NRU Toronto and NRU Greater Toronto Area, weekly publications that report on news in municipal government and urban planning, interviewed top municipal planning lawyers, including Dennis Wood, on the new 2014 Provincial Policy Statement, released Feb 24, 2014. An excerpt of the NRU Toronto article with Dennis Wood’s interview is below:
Dennis Wood (Wood Bull LLP) said that he was surprised at the heightened focus in the new PPS on infrastructure.
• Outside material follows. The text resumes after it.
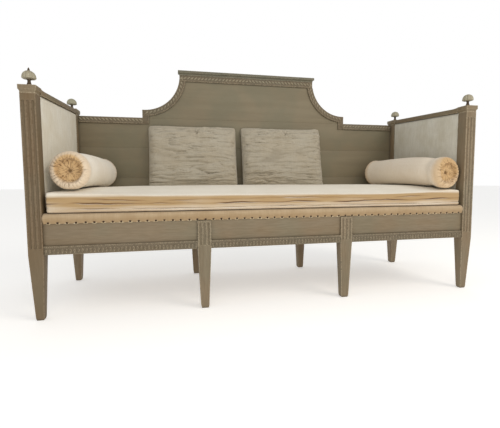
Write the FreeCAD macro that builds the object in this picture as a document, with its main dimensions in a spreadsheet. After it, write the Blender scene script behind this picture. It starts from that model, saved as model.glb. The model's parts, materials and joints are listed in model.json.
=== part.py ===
import FreeCAD, Part
import math
import os
import Sketcher

# High-sided painted sofa with a raised, shouldered crest: frame, upholstery and loose cushions.
# Origin on the floor under the middle of the sofa, +X to the right as seen from the front, +Y to the back,
# +Z up.
# All sizes are in millimetres and degrees.

Vector = FreeCAD.Vector
SIDES = {"left": -1, "right": 1}

# Driving dimensions, kept in the spreadsheet
SIZES = {
    # Overall frame
    "width": 1900.0,
    "depth": 640.0,
    "leg_height": 248.0,
    "seat_rail_height": 130.0,
    "arm_height": 861.0,
    "back_height": 859.0,
    # Corner posts
    "post_side": 51.0,
    "rear_post_depth": 68.0,
    "foot_side": 28.0,
    "rear_foot_depth": 36.0,
    "cap_slab": 16.0,
    "cap_cove": 12.0,
    "cap_overhang": 4.0,
    # Flutes of the front posts and middle legs
    "flute_radius": 5.0,
    "flute_depth": 4.0,
    "flute_pitch": 16.0,
    "flute_count": 3,
    "flute_foot_gap": 22.0,
    "flute_head_gap": 22.0,
    "middle_flute_foot_gap": 10.0,
    # Turned finials
    "finial_radius": 24.0,
    "finial_height": 58.0,
    "finial_neck": 5.5,
    "finial_foot": 11.5,
    "finial_spigot": 6.0,
    "spigot_length": 20.0,
    "finial_lobes": 10,
    "finial_valley": 21.0,
    "bud_height": 9.0,
    # Seat rails and their joints
    "front_rail_thickness": 28.0,
    "front_rail_recess": 8.0,
    "side_rail_thickness": 40.0,
    "side_rail_recess": 8.0,
    "rear_rail_thickness": 43.0,
    "tenon_thickness": 10.0,
    "tenon_length": 20.0,
    "tenon_shoulder": 15.0,
    # Middle legs
    "middle_leg_offset": 309.0,
    "middle_leg_width": 53.5,
    "middle_leg_depth": 46.0,
    "middle_leg_recess": 2.0,
    "middle_foot": 32.0,
    "lap_thickness": 18.0,
    "stub_length": 8.0,
    # Cross bearers and corner blocks
    "bearer_width": 30.0,
    "bearer_height": 70.0,
    "bearer_drop": 38.0,
    "block_reach": 70.0,
    "block_height": 40.0,
    # Arms
    "arm_rail_thickness": 21.0,
    "arm_rail_overhang": 4.0,
    "arm_rail_drop": 4.0,
    "arm_sweep_length": 40.0,
    "arm_sweep_radius": 210.0,
    "arm_rail_round": 4.0,
    "arm_tenon": 8.0,
    "lower_rail_height": 40.0,
    "lower_rail_thickness": 25.0,
    "arm_pad_recess": 0.5,
    "arm_pad_thickness": 12.0,
    "arm_pad_round": 5.0,
    "soft_gap": 0.3,
    # Back boards
    "board_thickness": 18.0,
    "board_setback": 7.0,
    "board_housing": 10.0,
    "lower_board_height": 162.0,
    "middle_board_height": 160.0,
    "tongue": 6.0,
    "fit_gap": 0.15,
    # Raised crest
    "crest_half": 381.0,
    "shoulder_radius": 190.0,
    "shoulder_straight": 1.0,
    "ear_flat": 9.0,
    "ear_step": 42.0,
    "crest_cap_slab": 12.0,
    "crest_cap_cove": 11.0,
    "crest_cap_overhang": 8.0,
    # Carved bands
    "band_width": 33.0,
    "band_thickness": 4.0,
    "bead_width": 6.0,
    "bead_thickness": 6.0,
    # Battens behind the boards
    "batten_width": 60.0,
    "batten_thickness": 12.0,
    "batten_drop": 32.0,
    # Webbing and seat deck
    "strap_thickness": 1.5,
    "strap_width": 60.0,
    "cross_straps": 12,
    "long_straps": 4,
    "strap_margin": 2.0,
    "deck_thickness": 22.0,
    "deck_roll": 16.0,
    "deck_lip_drop": 17.0,
    "deck_lip_face": 3.0,
    "deck_side_gap": 0.6,
    # Mattress
    "mattress_end_gap": 12.0,
    "mattress_rear_gap": 11.0,
    "mattress_front": 4.0,
    "mattress_edge": 62.0,
    "mattress_crown": 36.0,
    "mattress_end_crown": 0.76,
    "mattress_corner_lift": 6.0,
    "mattress_fold": 5.0,
    "lower_roll": 18.0,
    "fold_height": 14.0,
    # Back cushions
    "cushion_width": 450.0,
    "cushion_height": 330.0,
    "cushion_front": 62.0,
    "cushion_rear": 34.0,
    "cushion_edge": 8.0,
    "cushion_draw": 7.0,
    "cushion_tilt": 12.0,
    "cushion_top_gap": 2.0,
    "left_cushion_x": -315.0,
    "cushion_gap": 51.0,
    # Bolsters
    "bolster_radius": 74.0,
    "bolster_shoulder": 26.0,
    "bolster_hollow": 16.0,
    "bolster_knot": 9.0,
    "bolster_front_inset": 28.0,
    "bolster_rear_inset": 26.0,
    "left_bolster_gap": 28.5,
    "right_bolster_gap": 37.0,
    "left_bolster_turn": 2.8,
    "right_bolster_turn": 7.5,
    "right_bolster_advance": 26.0,
    "bolster_gap": 0.9,
}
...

Compared to the 2005 version, the new policy statement states that existing infrastructure and public service facilities “should be optimized,” placing emphasis on adaptive re-use before making any commitment to new infrastructure.
“You might see that as being the other side of the coin from the intensification policies that are applied from the land-use side,” he said, with municipalities now expected to evaluate existing infrastructure as a companion piece to intensification in built-up areas.
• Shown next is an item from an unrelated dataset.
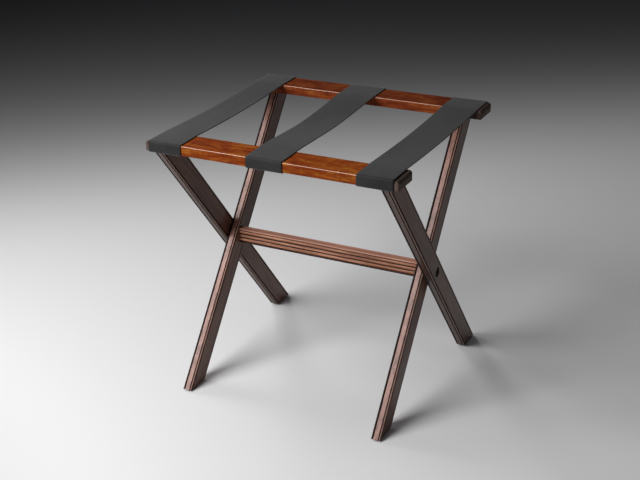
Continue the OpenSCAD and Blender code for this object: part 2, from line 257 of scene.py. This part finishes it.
coat(railPaint("rail_wood_front", "front", 3.1, -rack["depth"] / 2), "front_rail")
coat(railPaint("rail_wood_back", "back", 7.7, rack["depth"] / 2 - rack["railWide"]), "back_rail")
print("rails painted")


# wood of the stretcher: lighter reeds, glaze in the valleys, painted light on the top and painted shade along
# the underside
barWood = {"reed": [(0.34, (0.14, 0.043, 0.021)), (0.5, (0.36, 0.135, 0.070)), (0.66, (0.72, 0.36, 0.22))],
           "top": (0.66, 0.33, 0.24), "pore": (0.07, 0.022, 0.010), "glaze": (0.010, 0.0032, 0.0016),
           "grooveFrom": 0.0003, "grooveTo": 0.0013, "topFrom": 0.0132, "topTo": 0.0140,
           "underFrom": 0.0118, "underTo": 0.0128, "gloss": 0.40, "coat": 0.22}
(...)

Wood cited new PPS policies on storm-water management as particularly important for Toronto, which suffers from aging infrastructure.
“As we’ve been experiencing over the last several years, one of the effects of climate change is more precipitation, and unpredictable weather events, which put unexpected strains on our system,” Wood said. “For the City of Toronto, the issue is the stress that’s put on the existing infrastructure—the pipes in the ground—and to the extent that you can relieve that stress incrementally as developments occur.”
One criticism that Wood leveled at the new policy is its language on Great Lakes coastal wetlands, which states “there may be circumstances where planning authorities should consider agreements related to the protection or restoration of the Great Lakes - St. Lawrence River Basin.” He said he finds the language unhelpful because, in his view, the PPS does not indicate how to include the provision in planning applications in a meaningful way.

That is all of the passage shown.